Historically, Mormons began to settle in Mexico and Canada in the 1870s and 1880s to avoid being prosecuted by the U.S. government because of the practice of polygamy, according to Matthew Bowman, a historian of the Mormon Church. After the main LDS Church, which has its headquarters in Utah, abandoned polygamy and began to crack down on the practice by excommunicating members, offshoot groups like the LeBaron family began to form in Mexico in the early 1900s.

For decades, the LeBaron clan lived quietly in farming communities, maintaining close ties with the United States and speaking both Spanish and English.

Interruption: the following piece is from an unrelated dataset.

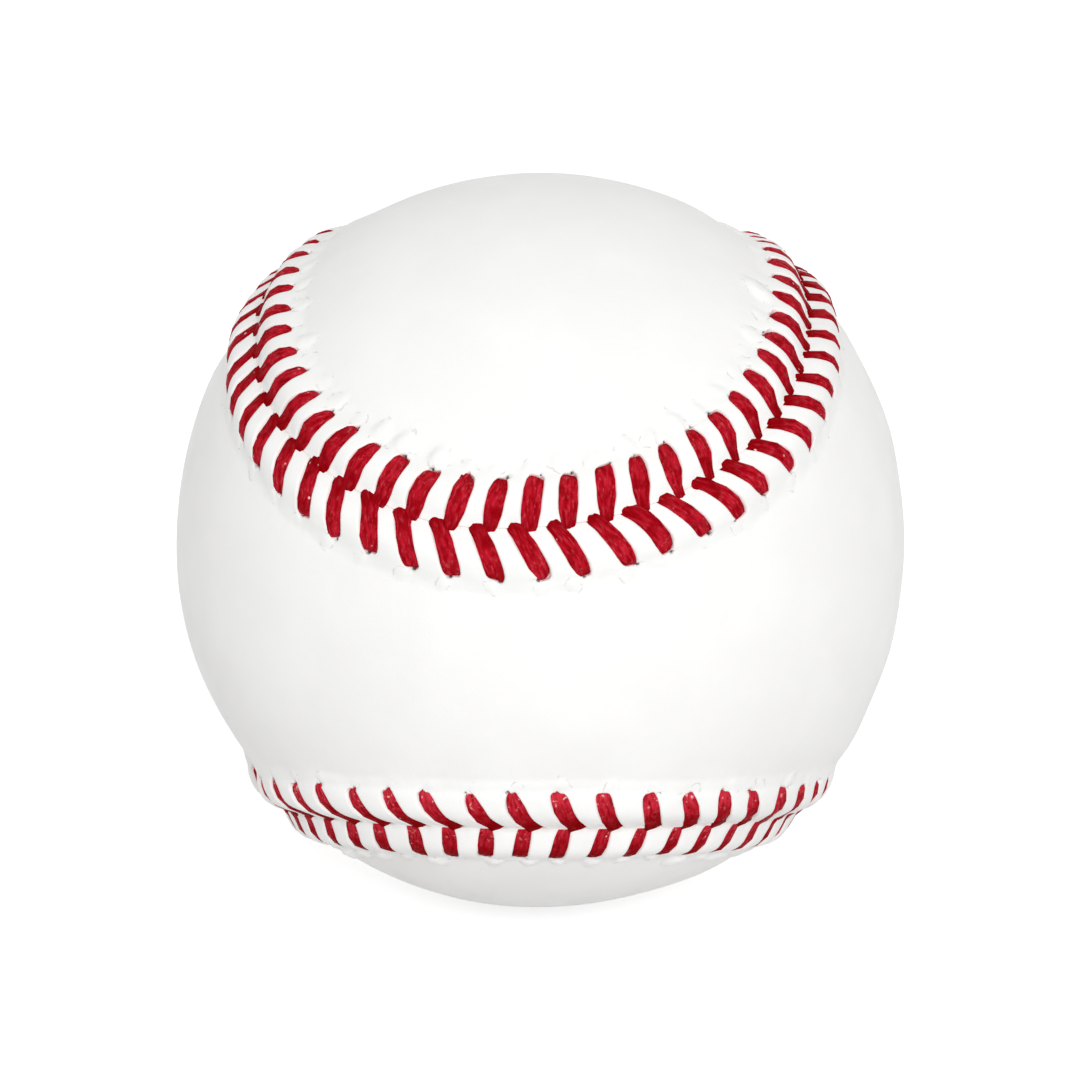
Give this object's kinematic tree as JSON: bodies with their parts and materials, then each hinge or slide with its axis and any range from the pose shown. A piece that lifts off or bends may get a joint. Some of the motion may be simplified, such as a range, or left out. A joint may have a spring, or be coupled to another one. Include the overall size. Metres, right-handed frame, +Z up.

But their relative wealth made them targets of extortion and kidnapping when organized-crime groups began to assert themselves in northern Mexico. In 2009, a prominent member of the clan, Benjamin LeBaron, 31, was shot dead near his community in northern Mexico. He had publicly denounced the drug traffickers, who had earlier abducted his younger brother, demanding a $1 million ransom. (The family refused to pay). The killers left a message saying they were retaliating for LeBaron’s activism.

In defiance of the Utah-based church, the LeBarons claim their leaders had special inspiration from God and began infighting with other polygamous sects in the 1970s, said Bowman, who is a history professor at Henderson State University.

“One of the things that makes them distinctive in the broader Mormon tradition is how isolated they are,” Bowman said. “They have a reputation for being set apart, for being charismatic, given to vision and prophecy.”